Den ersten Satz eröffnet das Orchester mit einem markanten Haupttehma, doch bereits nach fünf Takten setzt die Solovioline ein und führt das Thema variationenreich weiter. Der Satz stellt eine Vermischung von Sonatensatz und Rondoform dar. Mit einer dreizehntaktigen Überleitung geht der Kopfsatz unmittelbar in den erhabenen langsamen Satz über. Nach diesem in kontemplativer Versunkenheit verharrenden Mittelteil, mündet das Konzert wie eine Rückkehr ins pralle Leben in ein Allegro giocoso, das den von Dvořák geliebten Volkstanz “Furiant” jubelnd in den blauen Himmel trägt, nur kurz unterbrochen von einer ruhigen Dumka, einer eher intovertierten Volksliedweise.
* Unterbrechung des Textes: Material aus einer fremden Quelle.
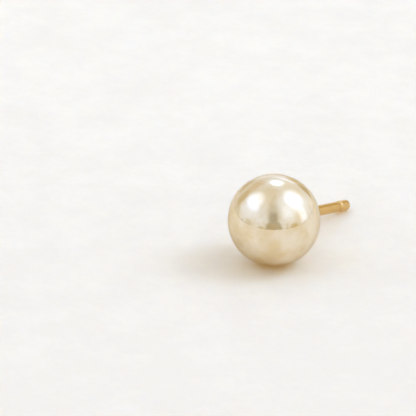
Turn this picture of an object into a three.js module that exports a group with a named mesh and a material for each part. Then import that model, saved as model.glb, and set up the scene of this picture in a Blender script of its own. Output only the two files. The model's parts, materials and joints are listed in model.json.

Richard Strauss (1864-1949) erreichte seine ersten grossen Erfolge als Komponist mit seinen SINFONISCHEN DICHTUNGEN (Don Juan, Don Quichotte, Till Eulenspiegesl lustige Streiche, Also sprach Zarathustra u.a. m.), bevor er sich fast ausschliesslich der Komposition von Opern zuwandte. In EIN HELDENLEBEN, seiner siebten und letzten Tondichtung, beschreibt er nicht den Lebensweg einer historischen Figur, die Komposition trägt u.a. auch autobigrafische Züge, z.B. Strauss' Liebeswerben um seine Gemahlin Pauline und eine Liebesszene. Daneben erleben wir auch einen zweifelnden, dann wieder einen kraftstrotzenden Helden und schliesslich die Verklärung des Helden. Das Werk ist durchkomponiert und dauert etwa 50 Minuten. Ursprünglich hatte Strauss sechs Überschriften eingefügt (Der Held, Des Helden Widersacher, Des Helden Gefährtin, Des Helden Walstatt, Des Helden Friedenswerke, Des Helden Weltflucht und Vollendung). Die gross besetzte Partitur gehört zu den anspruchsvollsten in Strauss' sinfonischem Schaffen. Ihr Orchestrierung ist  - wie immer bei Strauss - brillant, orignell und stimmungs und phantasievoll.